A cierta gente esta cuestión del bicentenario no le va ni le viene. A otra gente, sí. Advierte el devenir silencioso de la Historia, su deslizamiento y lo que no siempre pasa, lo que no todas las generaciones tienen la suerte de vivir: ser contemporáneos a un acontecimiento histórico. Se podrá decir que después del 4 de abril viene el 5 y la vida seguirá como siempre. Aun aceptando esta lógica de almanaque, nada será igual para quienes creemos en las leyes ineluctables de la Historia y en los ciclos que se inician tras la conclusión de una centuria.
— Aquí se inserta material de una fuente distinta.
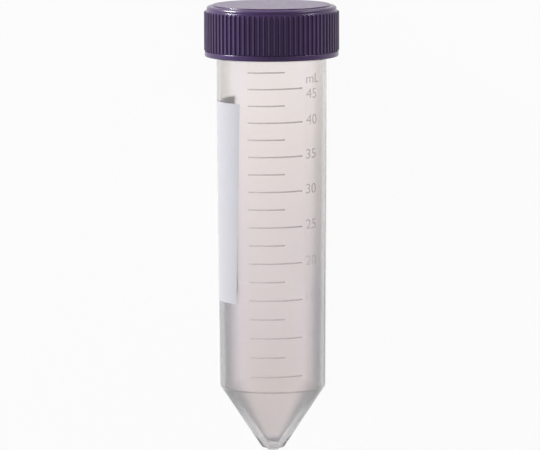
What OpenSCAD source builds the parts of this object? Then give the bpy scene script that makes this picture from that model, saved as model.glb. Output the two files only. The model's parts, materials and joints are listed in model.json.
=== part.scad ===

Nada será igual para Tandil después del bicentenario. Es decir, nada cambiará abruptamente, como nada cambió de golpe en 1923. Pero si miramos los sucesos posteriores, trece años después del centenario fue fundada la Usina Popular, y ese dato es central para lo que ocurriría inmediatamente después: la energía eléctrica de la Usina terminó de modelar la industria metalúrgica, que fue al fin y al cabo fue el gran ordenador del trabajo y la producción del Tandil del siglo pasado. Algo así como cuarenta años después del centenario nació la Universidad, en la forma primigenia que la concibió Zarini, y ya nada fue lo mismo. Ese siglo terminó con el advenimiento formidable de las comunicaciones (Radio Tandil, 1970), la televisión (Canal 8 y 10 de Mar del Plata) y finalmente la televisión por cable (Cablevisión 1985). La ilusión tecnológica dominó el siglo XX, sobre todo después que Neil Armstrong pisó la Luna.

Estamos a cinco días de los doscientos años. No hay que ser portador del oráculo para saber lo que viene, o por lo menos lo que más se le demandará al Estado: mayor suelo urbano para la construcción de viviendas, emparejar el Tandil próspero con los sectores más vulnerables, ir por las grandes obras hídricas y de infraestructura, planificar el crecimiento, sobre todo en el cordón serrano, una zona muy sensible que requiere gestionar la tensión entre la voracidad inmobiliaria, los negocios que esa voracidad encubre, el cuidado del patrimonio más valioso y el propio desarrollo de la ciudad.

La otra cuestión está presente desde que comenzó el proceso de globalización: cómo sostener la construcción de una identidad arraigada en un fuerte sentido de pertenencia, mientras el tsunami hegemónico de la aldea global montada del sobre el corcel de intenet y las redes sociales amenaza con aplanarlo todo: lenguaje, moda, tendencias y nuevas formas de socialización donde la idea de la vecindad es, casi, un bien perdido.

Todo esto está flotando en el aire y terminará de caer sobre nosotros después del 4 de abril, a la hora señalada.